** start Data to process **
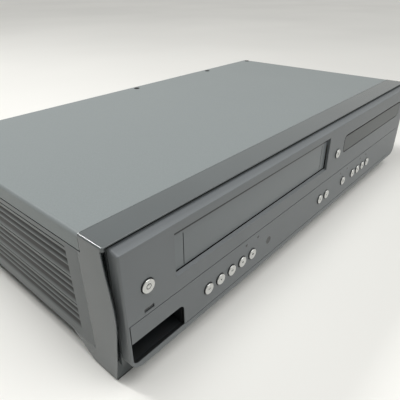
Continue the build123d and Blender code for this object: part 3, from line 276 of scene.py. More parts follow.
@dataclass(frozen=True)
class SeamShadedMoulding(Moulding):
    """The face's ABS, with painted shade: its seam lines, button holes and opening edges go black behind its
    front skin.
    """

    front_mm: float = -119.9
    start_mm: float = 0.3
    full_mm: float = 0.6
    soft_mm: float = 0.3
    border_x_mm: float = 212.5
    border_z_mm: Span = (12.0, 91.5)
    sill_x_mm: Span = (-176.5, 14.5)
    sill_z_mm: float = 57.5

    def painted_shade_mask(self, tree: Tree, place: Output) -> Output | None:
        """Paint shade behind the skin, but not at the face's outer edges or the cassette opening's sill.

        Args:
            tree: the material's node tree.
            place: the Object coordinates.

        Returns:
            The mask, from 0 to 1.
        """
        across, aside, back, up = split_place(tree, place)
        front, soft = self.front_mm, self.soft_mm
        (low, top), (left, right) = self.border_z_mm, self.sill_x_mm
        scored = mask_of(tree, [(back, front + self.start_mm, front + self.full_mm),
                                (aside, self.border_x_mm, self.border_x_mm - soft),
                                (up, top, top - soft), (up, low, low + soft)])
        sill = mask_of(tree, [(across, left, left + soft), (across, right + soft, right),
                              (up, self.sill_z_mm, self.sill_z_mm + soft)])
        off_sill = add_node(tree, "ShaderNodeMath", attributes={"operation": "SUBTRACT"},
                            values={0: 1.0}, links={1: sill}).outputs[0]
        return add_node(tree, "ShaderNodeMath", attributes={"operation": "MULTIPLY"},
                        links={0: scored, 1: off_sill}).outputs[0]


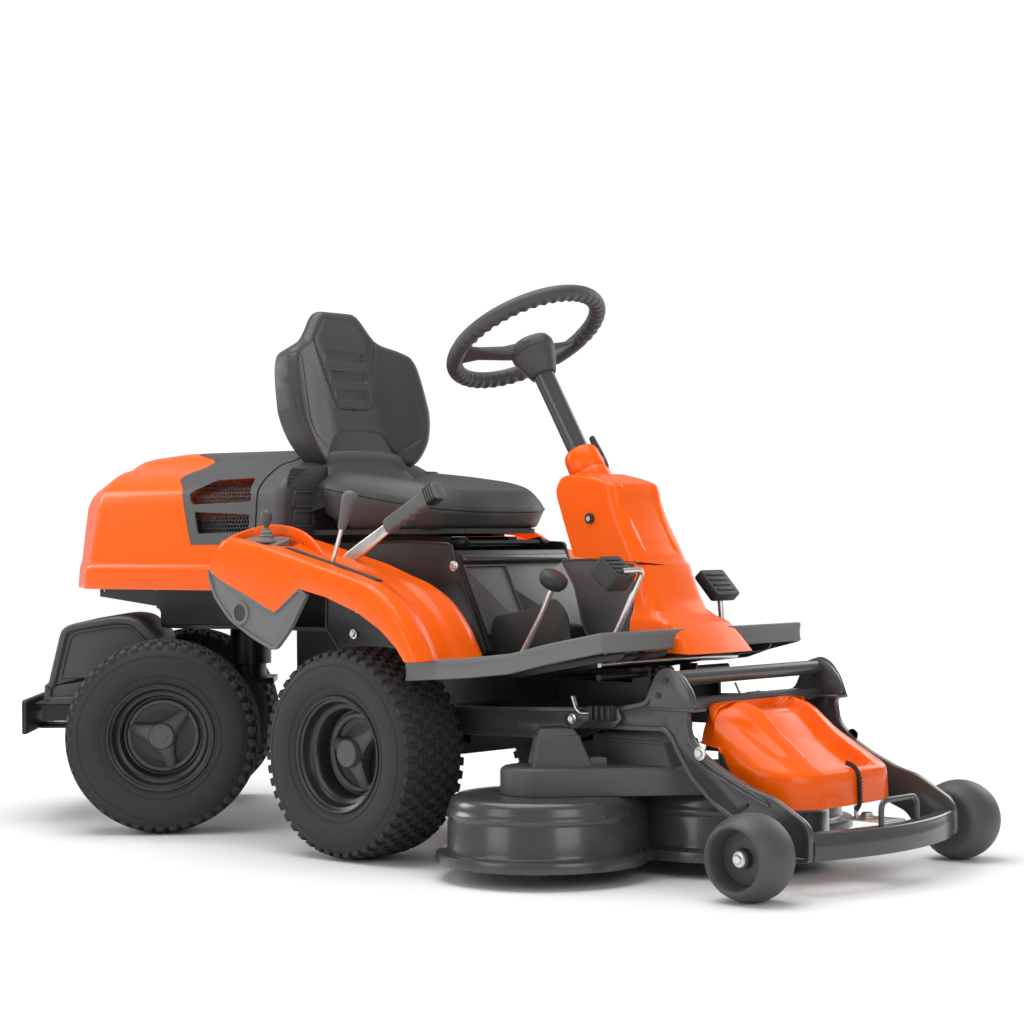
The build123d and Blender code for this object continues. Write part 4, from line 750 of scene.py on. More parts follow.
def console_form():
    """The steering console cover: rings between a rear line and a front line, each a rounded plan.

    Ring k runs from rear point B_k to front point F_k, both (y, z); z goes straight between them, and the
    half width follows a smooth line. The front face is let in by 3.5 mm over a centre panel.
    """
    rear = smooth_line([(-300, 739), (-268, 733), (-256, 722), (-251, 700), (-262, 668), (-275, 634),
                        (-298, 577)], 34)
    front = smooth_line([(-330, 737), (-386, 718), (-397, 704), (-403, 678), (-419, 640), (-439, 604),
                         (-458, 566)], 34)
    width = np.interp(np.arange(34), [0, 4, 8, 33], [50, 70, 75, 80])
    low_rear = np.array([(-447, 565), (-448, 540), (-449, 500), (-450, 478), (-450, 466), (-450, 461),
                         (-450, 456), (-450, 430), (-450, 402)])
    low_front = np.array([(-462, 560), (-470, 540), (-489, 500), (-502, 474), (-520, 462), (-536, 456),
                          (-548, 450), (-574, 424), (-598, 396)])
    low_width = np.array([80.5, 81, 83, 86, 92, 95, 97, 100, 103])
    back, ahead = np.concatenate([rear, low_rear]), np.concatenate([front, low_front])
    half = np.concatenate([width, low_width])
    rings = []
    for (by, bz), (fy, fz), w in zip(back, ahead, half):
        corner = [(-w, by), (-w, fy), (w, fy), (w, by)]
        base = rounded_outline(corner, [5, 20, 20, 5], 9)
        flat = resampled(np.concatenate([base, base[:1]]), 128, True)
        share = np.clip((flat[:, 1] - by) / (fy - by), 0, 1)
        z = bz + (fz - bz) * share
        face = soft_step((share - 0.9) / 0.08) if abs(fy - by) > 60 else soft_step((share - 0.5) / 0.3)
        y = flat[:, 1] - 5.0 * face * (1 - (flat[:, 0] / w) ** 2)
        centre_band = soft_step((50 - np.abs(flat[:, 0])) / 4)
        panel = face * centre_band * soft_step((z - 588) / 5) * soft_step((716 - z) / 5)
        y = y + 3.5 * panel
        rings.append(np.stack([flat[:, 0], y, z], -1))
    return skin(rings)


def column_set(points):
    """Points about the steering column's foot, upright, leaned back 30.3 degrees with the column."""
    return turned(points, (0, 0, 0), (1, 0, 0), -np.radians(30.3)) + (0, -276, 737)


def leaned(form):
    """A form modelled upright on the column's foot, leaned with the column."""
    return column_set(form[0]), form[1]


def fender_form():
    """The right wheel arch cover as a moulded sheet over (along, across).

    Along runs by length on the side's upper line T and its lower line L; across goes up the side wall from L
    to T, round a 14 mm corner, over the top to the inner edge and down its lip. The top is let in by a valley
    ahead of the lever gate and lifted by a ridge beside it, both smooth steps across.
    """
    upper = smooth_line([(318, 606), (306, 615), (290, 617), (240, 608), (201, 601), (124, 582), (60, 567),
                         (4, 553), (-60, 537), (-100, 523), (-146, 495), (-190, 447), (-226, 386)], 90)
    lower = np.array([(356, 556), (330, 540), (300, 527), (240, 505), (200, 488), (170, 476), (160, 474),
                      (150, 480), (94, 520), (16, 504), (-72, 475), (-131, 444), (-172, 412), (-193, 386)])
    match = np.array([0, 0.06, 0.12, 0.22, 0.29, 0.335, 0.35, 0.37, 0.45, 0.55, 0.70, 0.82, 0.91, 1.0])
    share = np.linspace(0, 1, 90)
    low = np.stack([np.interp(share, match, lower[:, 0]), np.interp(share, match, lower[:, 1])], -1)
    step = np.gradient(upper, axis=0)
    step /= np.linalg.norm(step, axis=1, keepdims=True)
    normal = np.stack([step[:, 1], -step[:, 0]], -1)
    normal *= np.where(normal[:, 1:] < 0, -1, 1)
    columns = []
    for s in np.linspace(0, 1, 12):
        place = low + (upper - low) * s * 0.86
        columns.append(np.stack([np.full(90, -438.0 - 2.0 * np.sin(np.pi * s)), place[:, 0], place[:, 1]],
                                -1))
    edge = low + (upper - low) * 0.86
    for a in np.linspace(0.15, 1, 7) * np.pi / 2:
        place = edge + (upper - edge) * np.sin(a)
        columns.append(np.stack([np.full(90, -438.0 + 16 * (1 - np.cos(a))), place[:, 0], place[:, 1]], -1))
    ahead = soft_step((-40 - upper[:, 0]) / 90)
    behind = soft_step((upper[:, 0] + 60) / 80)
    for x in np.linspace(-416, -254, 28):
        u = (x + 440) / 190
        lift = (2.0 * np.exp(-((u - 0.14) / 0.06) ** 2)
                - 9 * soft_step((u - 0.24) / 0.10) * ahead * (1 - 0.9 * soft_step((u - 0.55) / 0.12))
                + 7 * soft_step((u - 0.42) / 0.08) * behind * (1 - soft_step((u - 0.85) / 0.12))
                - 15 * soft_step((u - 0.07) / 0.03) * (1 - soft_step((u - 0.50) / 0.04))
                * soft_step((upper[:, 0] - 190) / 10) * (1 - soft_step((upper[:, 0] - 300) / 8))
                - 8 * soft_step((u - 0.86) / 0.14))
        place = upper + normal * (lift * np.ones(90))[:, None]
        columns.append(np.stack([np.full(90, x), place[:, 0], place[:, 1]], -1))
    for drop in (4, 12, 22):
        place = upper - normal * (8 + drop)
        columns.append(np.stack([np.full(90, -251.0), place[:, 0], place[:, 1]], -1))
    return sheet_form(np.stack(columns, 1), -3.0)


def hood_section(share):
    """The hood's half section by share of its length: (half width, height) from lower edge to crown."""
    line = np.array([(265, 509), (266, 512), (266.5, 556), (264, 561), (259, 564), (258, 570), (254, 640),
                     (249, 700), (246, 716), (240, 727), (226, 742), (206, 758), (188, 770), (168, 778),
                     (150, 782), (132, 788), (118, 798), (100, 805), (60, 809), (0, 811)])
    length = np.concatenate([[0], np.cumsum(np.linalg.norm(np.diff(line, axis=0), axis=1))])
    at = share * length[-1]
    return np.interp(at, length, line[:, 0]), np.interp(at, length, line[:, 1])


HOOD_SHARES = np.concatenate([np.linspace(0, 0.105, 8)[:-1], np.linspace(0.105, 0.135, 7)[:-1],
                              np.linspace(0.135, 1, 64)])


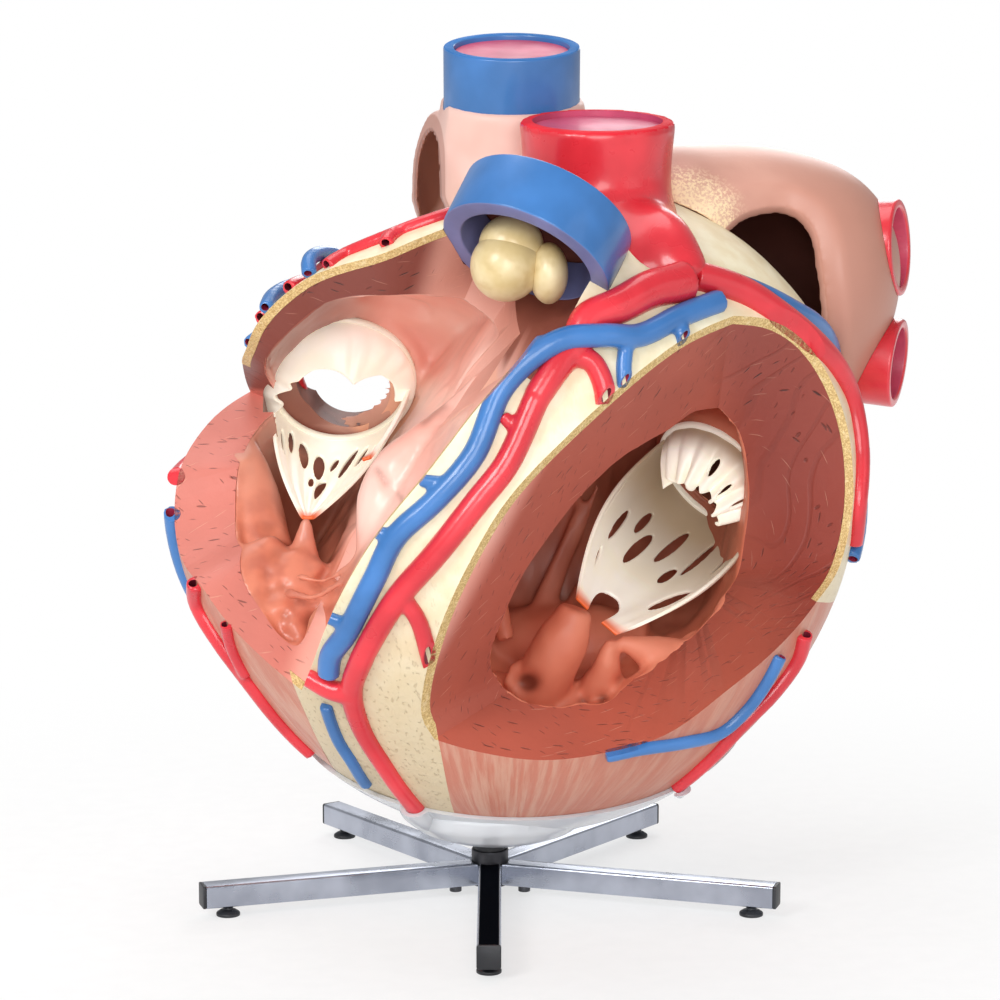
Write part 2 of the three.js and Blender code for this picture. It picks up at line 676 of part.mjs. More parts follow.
** end Data to process **
(Requirement)
Emit only the lines from the one containing "The build123d and Blender code for this object continues." through the one containing "a rounded plan.", copied exactly.

(Written solution)
The build123d and Blender code for this object continues. Write part 4, from line 750 of scene.py on. More parts follow.
def console_form():
    """The steering console cover: rings between a rear line and a front line, each a rounded plan.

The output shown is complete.